_What is required_
What is needed is an exact copy of the lines from the one containing "obj.matrix_parent_inverse = Matrix.Identity(4)" to the one containing "for corner in", both lines included, and no other lines.

[Start Data provided]

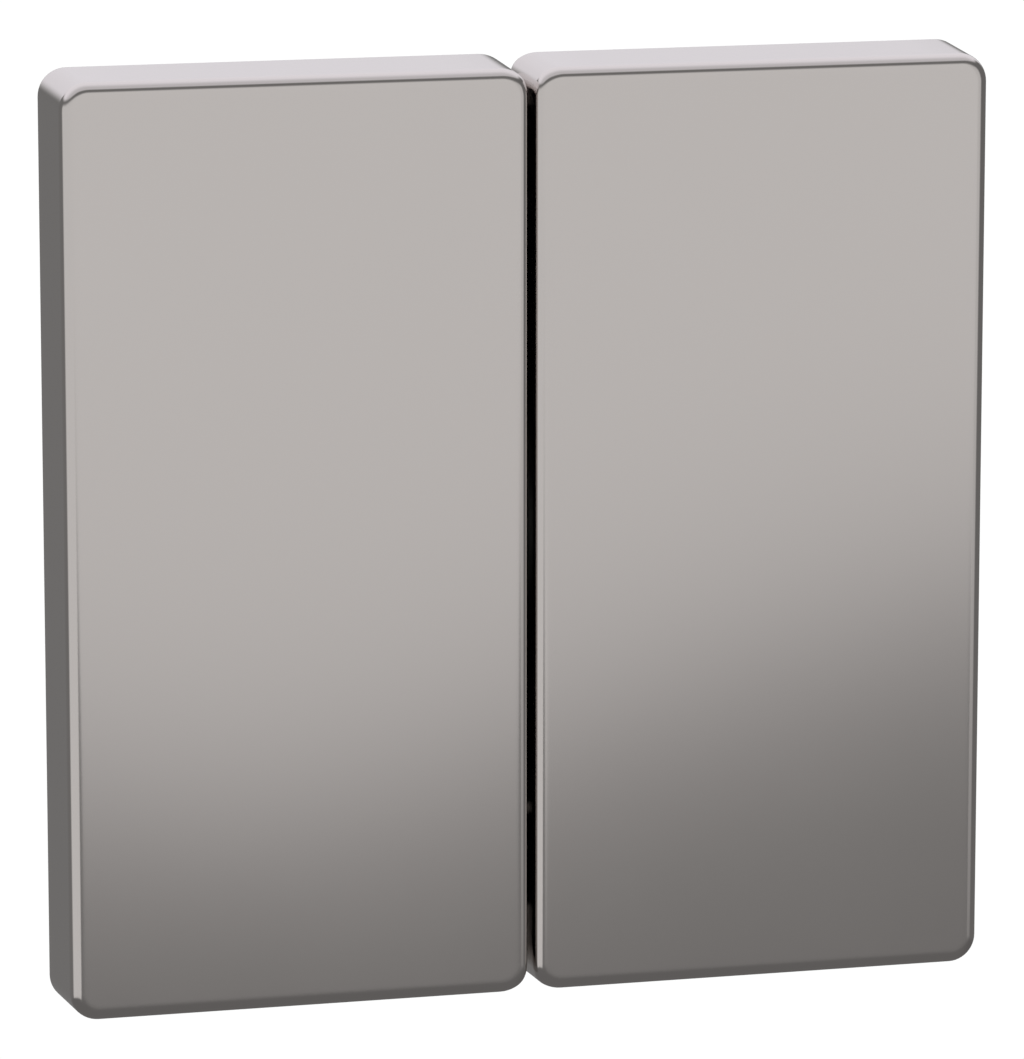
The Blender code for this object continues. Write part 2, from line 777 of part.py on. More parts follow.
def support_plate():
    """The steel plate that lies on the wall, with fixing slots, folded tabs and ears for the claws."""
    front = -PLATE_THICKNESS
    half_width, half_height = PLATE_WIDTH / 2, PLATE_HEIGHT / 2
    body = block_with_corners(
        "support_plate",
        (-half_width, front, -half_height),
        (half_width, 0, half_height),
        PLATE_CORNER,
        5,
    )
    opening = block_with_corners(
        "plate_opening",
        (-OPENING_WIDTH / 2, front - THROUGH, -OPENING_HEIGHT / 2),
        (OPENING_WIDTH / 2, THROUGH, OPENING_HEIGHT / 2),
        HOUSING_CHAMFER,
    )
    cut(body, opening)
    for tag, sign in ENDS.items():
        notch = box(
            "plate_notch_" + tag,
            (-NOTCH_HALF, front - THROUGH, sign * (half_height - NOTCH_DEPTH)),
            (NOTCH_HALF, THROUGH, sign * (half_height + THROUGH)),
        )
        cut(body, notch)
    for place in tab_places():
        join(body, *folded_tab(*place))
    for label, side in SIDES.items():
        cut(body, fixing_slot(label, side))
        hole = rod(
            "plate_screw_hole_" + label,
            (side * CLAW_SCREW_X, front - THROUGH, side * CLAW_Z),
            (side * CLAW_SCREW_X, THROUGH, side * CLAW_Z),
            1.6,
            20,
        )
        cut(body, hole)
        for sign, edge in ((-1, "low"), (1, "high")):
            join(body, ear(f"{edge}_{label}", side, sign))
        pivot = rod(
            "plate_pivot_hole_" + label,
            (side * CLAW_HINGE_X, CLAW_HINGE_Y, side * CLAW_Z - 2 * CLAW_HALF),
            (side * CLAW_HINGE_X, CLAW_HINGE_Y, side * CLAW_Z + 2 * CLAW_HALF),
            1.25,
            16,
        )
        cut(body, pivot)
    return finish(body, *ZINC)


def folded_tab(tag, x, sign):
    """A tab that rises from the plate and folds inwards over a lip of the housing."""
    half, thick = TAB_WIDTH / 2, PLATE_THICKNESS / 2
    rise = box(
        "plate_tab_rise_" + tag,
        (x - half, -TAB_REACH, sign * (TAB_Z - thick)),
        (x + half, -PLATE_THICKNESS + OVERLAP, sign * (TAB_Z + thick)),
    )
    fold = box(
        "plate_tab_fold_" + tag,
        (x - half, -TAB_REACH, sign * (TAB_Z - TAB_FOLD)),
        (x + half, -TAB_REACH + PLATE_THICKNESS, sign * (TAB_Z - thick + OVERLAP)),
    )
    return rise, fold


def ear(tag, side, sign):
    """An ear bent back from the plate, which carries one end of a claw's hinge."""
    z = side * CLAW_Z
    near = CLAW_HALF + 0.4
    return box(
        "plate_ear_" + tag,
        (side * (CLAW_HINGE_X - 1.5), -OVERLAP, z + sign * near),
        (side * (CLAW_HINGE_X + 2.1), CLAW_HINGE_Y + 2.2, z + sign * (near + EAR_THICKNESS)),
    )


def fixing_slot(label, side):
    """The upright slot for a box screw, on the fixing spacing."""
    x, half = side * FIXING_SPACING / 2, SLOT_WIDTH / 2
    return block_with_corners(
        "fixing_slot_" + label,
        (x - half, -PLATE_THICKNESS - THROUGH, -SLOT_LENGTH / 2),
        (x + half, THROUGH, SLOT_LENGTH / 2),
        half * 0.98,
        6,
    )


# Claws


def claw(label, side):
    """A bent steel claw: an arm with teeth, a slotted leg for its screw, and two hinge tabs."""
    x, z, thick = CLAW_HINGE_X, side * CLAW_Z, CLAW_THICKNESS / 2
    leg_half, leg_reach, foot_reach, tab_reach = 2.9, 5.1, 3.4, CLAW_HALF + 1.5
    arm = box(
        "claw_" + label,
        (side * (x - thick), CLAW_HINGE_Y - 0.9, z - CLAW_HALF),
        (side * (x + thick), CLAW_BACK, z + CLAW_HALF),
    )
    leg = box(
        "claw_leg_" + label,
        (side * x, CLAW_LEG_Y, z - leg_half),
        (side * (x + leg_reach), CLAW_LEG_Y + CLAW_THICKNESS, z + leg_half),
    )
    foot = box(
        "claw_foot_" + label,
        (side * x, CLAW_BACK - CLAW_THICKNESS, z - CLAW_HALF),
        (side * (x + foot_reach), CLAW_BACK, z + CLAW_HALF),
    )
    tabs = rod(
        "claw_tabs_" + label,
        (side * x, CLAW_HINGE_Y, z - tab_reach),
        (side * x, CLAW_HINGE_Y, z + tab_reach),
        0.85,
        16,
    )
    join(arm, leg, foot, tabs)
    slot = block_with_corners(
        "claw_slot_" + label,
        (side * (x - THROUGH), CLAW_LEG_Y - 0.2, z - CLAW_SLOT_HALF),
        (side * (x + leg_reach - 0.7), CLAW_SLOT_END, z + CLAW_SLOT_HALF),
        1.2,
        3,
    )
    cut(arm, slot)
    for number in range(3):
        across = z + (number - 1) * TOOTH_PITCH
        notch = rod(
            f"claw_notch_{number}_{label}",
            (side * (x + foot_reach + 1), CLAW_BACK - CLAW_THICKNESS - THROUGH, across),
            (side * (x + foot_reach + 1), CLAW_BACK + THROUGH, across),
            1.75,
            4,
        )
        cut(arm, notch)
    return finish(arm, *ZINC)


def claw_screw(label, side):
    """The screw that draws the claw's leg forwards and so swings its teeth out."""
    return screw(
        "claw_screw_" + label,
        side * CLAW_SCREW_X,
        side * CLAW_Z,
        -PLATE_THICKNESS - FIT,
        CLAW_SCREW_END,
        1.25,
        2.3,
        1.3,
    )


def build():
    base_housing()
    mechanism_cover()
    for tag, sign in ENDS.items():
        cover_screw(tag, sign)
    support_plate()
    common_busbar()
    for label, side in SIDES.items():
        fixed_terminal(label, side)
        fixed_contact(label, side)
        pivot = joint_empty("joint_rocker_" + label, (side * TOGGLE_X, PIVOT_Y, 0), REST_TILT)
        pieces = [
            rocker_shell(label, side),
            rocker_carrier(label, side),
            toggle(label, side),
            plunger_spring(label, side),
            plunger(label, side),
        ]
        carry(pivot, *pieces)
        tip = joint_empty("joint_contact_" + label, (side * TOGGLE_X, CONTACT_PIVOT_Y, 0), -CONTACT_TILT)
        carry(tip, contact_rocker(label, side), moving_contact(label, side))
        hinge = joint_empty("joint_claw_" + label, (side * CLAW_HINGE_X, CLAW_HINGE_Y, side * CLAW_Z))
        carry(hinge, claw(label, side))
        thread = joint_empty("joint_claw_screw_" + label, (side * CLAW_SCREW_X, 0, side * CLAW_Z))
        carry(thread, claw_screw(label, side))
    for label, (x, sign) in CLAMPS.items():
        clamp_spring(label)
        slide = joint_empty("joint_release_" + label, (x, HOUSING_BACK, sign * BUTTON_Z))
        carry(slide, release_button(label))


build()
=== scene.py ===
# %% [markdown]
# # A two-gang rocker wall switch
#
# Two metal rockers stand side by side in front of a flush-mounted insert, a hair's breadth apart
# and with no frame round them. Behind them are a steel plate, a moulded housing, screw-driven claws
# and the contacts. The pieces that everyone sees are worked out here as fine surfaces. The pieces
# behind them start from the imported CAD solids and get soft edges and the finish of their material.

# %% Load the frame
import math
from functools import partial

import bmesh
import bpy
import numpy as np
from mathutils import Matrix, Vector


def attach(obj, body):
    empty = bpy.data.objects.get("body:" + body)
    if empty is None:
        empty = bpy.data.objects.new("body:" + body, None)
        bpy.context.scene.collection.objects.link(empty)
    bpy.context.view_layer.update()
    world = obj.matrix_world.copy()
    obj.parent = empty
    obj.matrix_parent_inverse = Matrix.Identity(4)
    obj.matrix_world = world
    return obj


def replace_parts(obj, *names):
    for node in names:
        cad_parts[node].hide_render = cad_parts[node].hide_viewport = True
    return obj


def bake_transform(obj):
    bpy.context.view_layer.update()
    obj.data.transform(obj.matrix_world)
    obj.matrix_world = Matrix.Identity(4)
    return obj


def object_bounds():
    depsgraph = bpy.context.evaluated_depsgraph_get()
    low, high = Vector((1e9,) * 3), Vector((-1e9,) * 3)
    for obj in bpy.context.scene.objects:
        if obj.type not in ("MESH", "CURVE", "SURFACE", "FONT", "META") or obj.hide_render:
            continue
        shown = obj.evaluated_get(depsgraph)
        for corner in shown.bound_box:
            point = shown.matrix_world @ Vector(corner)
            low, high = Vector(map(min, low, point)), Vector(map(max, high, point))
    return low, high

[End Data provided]
[Start Data provided]

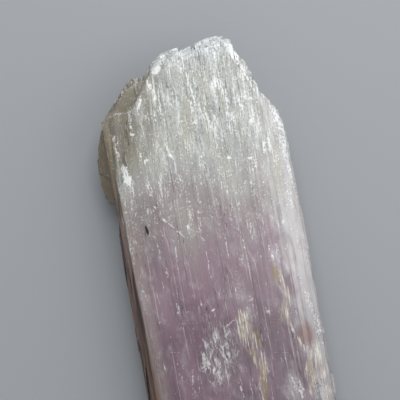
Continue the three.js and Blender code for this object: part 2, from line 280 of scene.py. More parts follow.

[End Data provided]

_Full solution_
    obj.matrix_parent_inverse = Matrix.Identity(4)
    obj.matrix_world = world
    return obj


def replace_parts(obj, *names):
    for node in names:
        cad_parts[node].hide_render = cad_parts[node].hide_viewport = True
    return obj


def bake_transform(obj):
    bpy.context.view_layer.update()
    obj.data.transform(obj.matrix_world)
    obj.matrix_world = Matrix.Identity(4)
    return obj


def object_bounds():
    depsgraph = bpy.context.evaluated_depsgraph_get()
    low, high = Vector((1e9,) * 3), Vector((-1e9,) * 3)
    for obj in bpy.context.scene.objects:
        if obj.type not in ("MESH", "CURVE", "SURFACE", "FONT", "META") or obj.hide_render:
            continue
        shown = obj.evaluated_get(depsgraph)
        for corner in shown.bound_box:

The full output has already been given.